Jaime Bedoya comenta, en su columna semanal "Disculpen la pequeñez", el fenómeno contemporáneo del binge watching.
 (Getty Images)
Jaime Bedoya comenta, en su columna semanal "Disculpen la pequeñez", el fenómeno contemporáneo del binge watching. (Getty Images)
Jaime Bedoya

Si en estos tiempos uno lleva una vida normal, con todo lo que de espeluznante tiene el término, eso supone tener en nuestro haber horas de horas de argumentos de series televisivas alojadas en esa masa gelatinosa y prodigiosa que es el cerebro.

De una manera, metódicamente archivadas, conviven en nuestra mente las líneas de vida de personajes tan intrincados como el maquiavélico Francis Underwood, el impulsivo Chuck Rhoades, el inescrupuloso Bobby Axelrod, el estratégico Tyrion Lannister, el pavo de Tom Kirkman, y todos los que entren, si es que hubiera un límite al respecto. Además de esta información, que no existe, sabemos de memoria los chismes y miserias de amigos y parientes. Hermoso órgano el cerebral.

Cada uno de estos sujetos imaginarios, a su vez, arrastra una red de filias y fobias, estableciendo minuciosas y demandantes cuotas de información. En vez de este material, podríamos atesorar conocimiento sobre el antiguo Egipto, sobre la música barroca o la fotosíntesis. Pero no. Coleccionamos narrativas ficticias con avidez y obsesión tanto portátil como nocturna. Antes se le llamaba leer.
Binge watching es el término anglosajón, derivado a su vez de binge drinking, con el que se refiere al consumo compulsivo y excesivo de series en línea. Lo que nosotros llamamos una maratón, pero con el agregado de que no nos movemos a ninguna parte.

La maratón propiamente dicha no es tal si no están involucrados restos de comida impregnados en la ropa, tendinitis crónica, y una laxa pérdida de la noción del tiempo y de tratos sociales básicos con el prójimo. En su variante romántica y algo más interactiva, existe el llamado and Chill: esta modalidad supone, bajo el pretexto de compartir con alguien una maratón de series, utilizar esta como escarceo preliminar al sexo. Siempre entre restos de comida, lo que le da una atmósfera salvaje y primitiva afín a la pasión chúcara.

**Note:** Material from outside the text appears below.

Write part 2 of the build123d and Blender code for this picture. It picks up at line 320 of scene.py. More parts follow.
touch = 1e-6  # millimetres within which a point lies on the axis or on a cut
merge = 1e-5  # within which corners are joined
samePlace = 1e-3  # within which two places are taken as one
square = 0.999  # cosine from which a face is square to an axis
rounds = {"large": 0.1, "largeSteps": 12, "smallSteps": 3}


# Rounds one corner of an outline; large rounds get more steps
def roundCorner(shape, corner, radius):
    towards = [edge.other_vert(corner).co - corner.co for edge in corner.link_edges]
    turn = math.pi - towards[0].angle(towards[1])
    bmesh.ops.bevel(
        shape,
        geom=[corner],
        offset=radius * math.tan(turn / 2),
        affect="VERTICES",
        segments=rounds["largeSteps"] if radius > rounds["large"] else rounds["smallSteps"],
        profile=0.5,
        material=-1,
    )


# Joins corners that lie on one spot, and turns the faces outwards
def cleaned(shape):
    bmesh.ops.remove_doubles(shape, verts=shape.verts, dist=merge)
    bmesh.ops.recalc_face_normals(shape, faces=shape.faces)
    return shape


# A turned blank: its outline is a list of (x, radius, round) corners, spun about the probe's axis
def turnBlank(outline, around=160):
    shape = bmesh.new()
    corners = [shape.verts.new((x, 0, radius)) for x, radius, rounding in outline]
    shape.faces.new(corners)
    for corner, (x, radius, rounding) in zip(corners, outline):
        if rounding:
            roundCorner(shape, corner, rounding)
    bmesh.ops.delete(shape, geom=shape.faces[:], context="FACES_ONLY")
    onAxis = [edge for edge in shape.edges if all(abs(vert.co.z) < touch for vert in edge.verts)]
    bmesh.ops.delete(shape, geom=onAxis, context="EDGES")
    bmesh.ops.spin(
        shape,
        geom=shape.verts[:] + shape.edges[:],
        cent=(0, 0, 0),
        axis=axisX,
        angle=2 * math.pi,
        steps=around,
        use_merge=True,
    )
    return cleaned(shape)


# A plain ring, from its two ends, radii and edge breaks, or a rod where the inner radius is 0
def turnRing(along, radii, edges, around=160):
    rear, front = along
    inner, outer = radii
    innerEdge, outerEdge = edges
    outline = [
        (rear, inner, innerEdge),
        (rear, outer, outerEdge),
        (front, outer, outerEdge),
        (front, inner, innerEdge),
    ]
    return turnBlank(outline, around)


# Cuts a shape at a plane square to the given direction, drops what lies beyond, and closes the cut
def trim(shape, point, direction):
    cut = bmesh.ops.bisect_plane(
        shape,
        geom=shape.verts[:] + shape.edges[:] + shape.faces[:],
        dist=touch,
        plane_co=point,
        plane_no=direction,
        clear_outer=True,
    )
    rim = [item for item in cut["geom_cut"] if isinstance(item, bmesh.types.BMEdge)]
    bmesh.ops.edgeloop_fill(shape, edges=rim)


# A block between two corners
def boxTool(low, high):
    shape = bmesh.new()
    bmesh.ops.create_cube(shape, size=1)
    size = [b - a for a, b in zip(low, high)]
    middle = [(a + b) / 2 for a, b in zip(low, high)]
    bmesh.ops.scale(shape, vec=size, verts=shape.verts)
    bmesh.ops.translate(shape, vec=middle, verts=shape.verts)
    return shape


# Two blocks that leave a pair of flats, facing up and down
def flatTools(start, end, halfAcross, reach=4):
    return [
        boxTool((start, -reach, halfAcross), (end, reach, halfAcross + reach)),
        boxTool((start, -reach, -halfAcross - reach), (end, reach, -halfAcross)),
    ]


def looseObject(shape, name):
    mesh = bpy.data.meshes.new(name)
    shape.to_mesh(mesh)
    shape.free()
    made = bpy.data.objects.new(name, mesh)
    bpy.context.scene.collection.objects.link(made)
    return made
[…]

Según las teorías en curso, la necesidad de sumergirse en narraciones largas y complicadas obedece a ciertas variables. Una de ellas es la necesidad de establecer una continuidad estructurada en medio de un estilo de vida contemporáneo marcado por la fragmentación: chats, tuits, scrolls, apps y tocs [1].

Otro postulado es que estas narrativas actuales, sofisticadas en su inteligente manejo del dilema ético humano, suscitan la dosis necesaria de empatía, o la ausencia de ella, con los valores básicos comunes de la especie.

Aun en la forma de aislados e insomnes zombis pegados a una pantalla seguimos necesitando ser animales sociales. Si no tenemos ese vínculo en la vida real, se procura en línea. El discernimiento entre el bien y el mal ahora depende del wifi. Lo resaltante es que contar con esa cuota básica de empatía digital no nos hace necesariamente mejores personas. Aunque sí menos aburridas, que no es poco.